* [EXERCISE PROMPT]: Set down all of the data exactly as it appears.

* [SOURCE MATERIAL]:

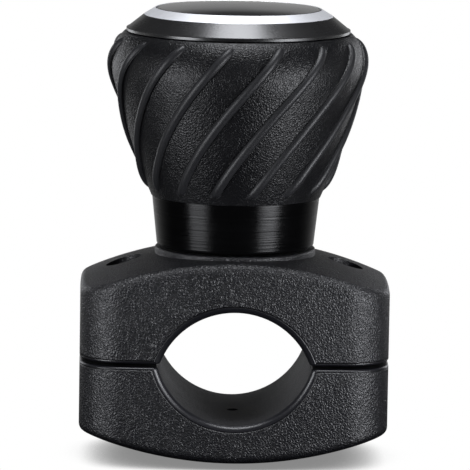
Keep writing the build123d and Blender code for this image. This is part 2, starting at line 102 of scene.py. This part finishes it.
# Studio: even fill from the backdrop, a slightly cool lamp colour and the floor's soft shadow
WORLD_FILL = 0.12
SOFTBOX_COLOR = (0.94, 0.955, 1.0)
SHADOW_REACH = 35 * MM
SHADOW_DARKEST = 0.24
FLOOR_BOUNCE = (0.15, 0.15, 0.15, 1)
BLACK = (0, 0, 0, 1)
WHITE = (1, 1, 1, 1)
LAMP_AIM = Vector((0.0, 0.0, 0.03))

# Each lamp: its name, place, width, height and radiance
LAMPS = [
    ("softbox_left", (-0.104, -0.081, 0.018), 0.055, 0.075, 7.0),
    ("softbox_right", (0.092, -0.096, 0.018), 0.055, 0.075, 8.2),
    ("front_right", (0.122, -0.108, 0.012), 0.055, 0.05, 9.0),
    ("panel_left", (-0.24, -0.165, 0.06), 0.12, 0.16, 3.0),
    ("panel_right", (0.24, -0.165, 0.06), 0.12, 0.16, 2.4),
    ("back_left", (-0.16, 0.20, 0.06), 0.09, 0.12, 2.0),
    ("back_right", (0.16, 0.20, 0.06), 0.09, 0.12, 2.0),
    ("softbox_top", (0.0, 0.06, 0.66), 0.25, 0.30, 8.8),
    ("softbox_front", (0.0, -0.19, 0.67), 0.42, 0.18, 15.0),
]

# Camera, from the photograph's perspective
IMAGE_SIZE = 470
FOCAL_PIXELS = 4737.0
SENSOR_WIDTH = 36.0
CAMERA_DISTANCE = 0.957
CAMERA_ELEVATION = 8.071
CAMERA_AZIMUTH = -1.186
CAMERA_ROLL = 0.944
CAMERA_TARGET = Vector((-0.000024, 0.0, 0.024448))

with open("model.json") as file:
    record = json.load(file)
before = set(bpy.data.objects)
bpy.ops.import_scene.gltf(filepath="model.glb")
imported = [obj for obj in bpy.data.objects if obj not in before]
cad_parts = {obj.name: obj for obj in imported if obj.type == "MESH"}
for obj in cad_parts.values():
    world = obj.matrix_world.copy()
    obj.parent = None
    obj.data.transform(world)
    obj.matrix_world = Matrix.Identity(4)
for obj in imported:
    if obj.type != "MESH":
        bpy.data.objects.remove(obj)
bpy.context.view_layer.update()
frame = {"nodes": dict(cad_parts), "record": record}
nodes = frame["nodes"]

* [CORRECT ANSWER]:
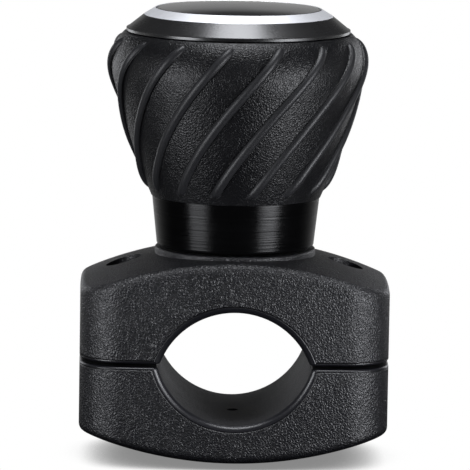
Keep writing the build123d and Blender code for this image. This is part 2, starting at line 102 of scene.py. This part finishes it.
# Studio: even fill from the backdrop, a slightly cool lamp colour and the floor's soft shadow
WORLD_FILL = 0.12
SOFTBOX_COLOR = (0.94, 0.955, 1.0)
SHADOW_REACH = 35 * MM
SHADOW_DARKEST = 0.24
FLOOR_BOUNCE = (0.15, 0.15, 0.15, 1)
BLACK = (0, 0, 0, 1)
WHITE = (1, 1, 1, 1)
LAMP_AIM = Vector((0.0, 0.0, 0.03))

# Each lamp: its name, place, width, height and radiance
LAMPS = [
    ("softbox_left", (-0.104, -0.081, 0.018), 0.055, 0.075, 7.0),
    ("softbox_right", (0.092, -0.096, 0.018), 0.055, 0.075, 8.2),
    ("front_right", (0.122, -0.108, 0.012), 0.055, 0.05, 9.0),
    ("panel_left", (-0.24, -0.165, 0.06), 0.12, 0.16, 3.0),
    ("panel_right", (0.24, -0.165, 0.06), 0.12, 0.16, 2.4),
    ("back_left", (-0.16, 0.20, 0.06), 0.09, 0.12, 2.0),
    ("back_right", (0.16, 0.20, 0.06), 0.09, 0.12, 2.0),
    ("softbox_top", (0.0, 0.06, 0.66), 0.25, 0.30, 8.8),
    ("softbox_front", (0.0, -0.19, 0.67), 0.42, 0.18, 15.0),
]

# Camera, from the photograph's perspective
IMAGE_SIZE = 470
FOCAL_PIXELS = 4737.0
SENSOR_WIDTH = 36.0
CAMERA_DISTANCE = 0.957
CAMERA_ELEVATION = 8.071
CAMERA_AZIMUTH = -1.186
CAMERA_ROLL = 0.944
CAMERA_TARGET = Vector((-0.000024, 0.0, 0.024448))

with open("model.json") as file:
    record = json.load(file)
before = set(bpy.data.objects)
bpy.ops.import_scene.gltf(filepath="model.glb")
imported = [obj for obj in bpy.data.objects if obj not in before]
cad_parts = {obj.name: obj for obj in imported if obj.type == "MESH"}
for obj in cad_parts.values():
    world = obj.matrix_world.copy()
    obj.parent = None
    obj.data.transform(world)
    obj.matrix_world = Matrix.Identity(4)
for obj in imported:
    if obj.type != "MESH":
        bpy.data.objects.remove(obj)
bpy.context.view_layer.update()
frame = {"nodes": dict(cad_parts), "record": record}
nodes = frame["nodes"]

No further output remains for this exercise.